The film bankrupted the UFA studio with a budget of over five million Reichsmark, estimated to be worth over $200,000,000 today. "Metropolis was possibly the first cult film," explains Mr Richardson, "as it had an underwhelming response at the box office on its release and took many years to find an audience but is now screened widely

"Metropolis and Avatar share in common is their criticism of contemporary politics. Where Avatar can be viewed as a comment on the US-led invasion of Iraq, Metropolis can be seen as criticising on the rise of the Nazi party in Weimar Germany, as well as promoting unionism and the achievements in establishing modern working conditions.

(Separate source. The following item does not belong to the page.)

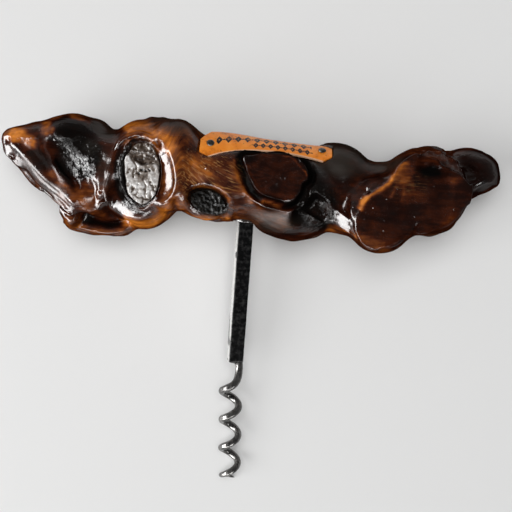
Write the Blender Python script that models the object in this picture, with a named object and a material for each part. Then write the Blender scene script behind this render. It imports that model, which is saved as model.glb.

"It's a Romeo and Juliet-type story that's complicated when the Juliet-character, a community leader, is replaced with a robot manipulated by the Romeo-character's capitalist father," said Mr Richardson.

The silent movies were never silent, cinemas of the 1920s and '30s would have an organist or maybe even a full orchestra to accompany screenings. For the Leeton Art Deco Festival screening, Metropolis will feature a soundtrack drawing on the work of Duke Ellington.

Duke Ellington is one of the foremost figures in American jazz music, with a career that began in 1923 and ended with his death in 1974. "He is arguably the greatest composer of the twentieth century and the Art Deco period was known for big bands, like the orchestra Ellington led," said Mr Richardson.

It's sure to be a great night. "Bring chairs or a blanket to sit on, pack a meal or fill your Thermos and see a film that continues to resonate with audiences nearly 75 years after its release."

Metropolis is rated PG and will start around 7.30pm on Saturday 2 April, projected onto the main water tower in Chelmsford Place as part of the Leeton Art Deco Festival.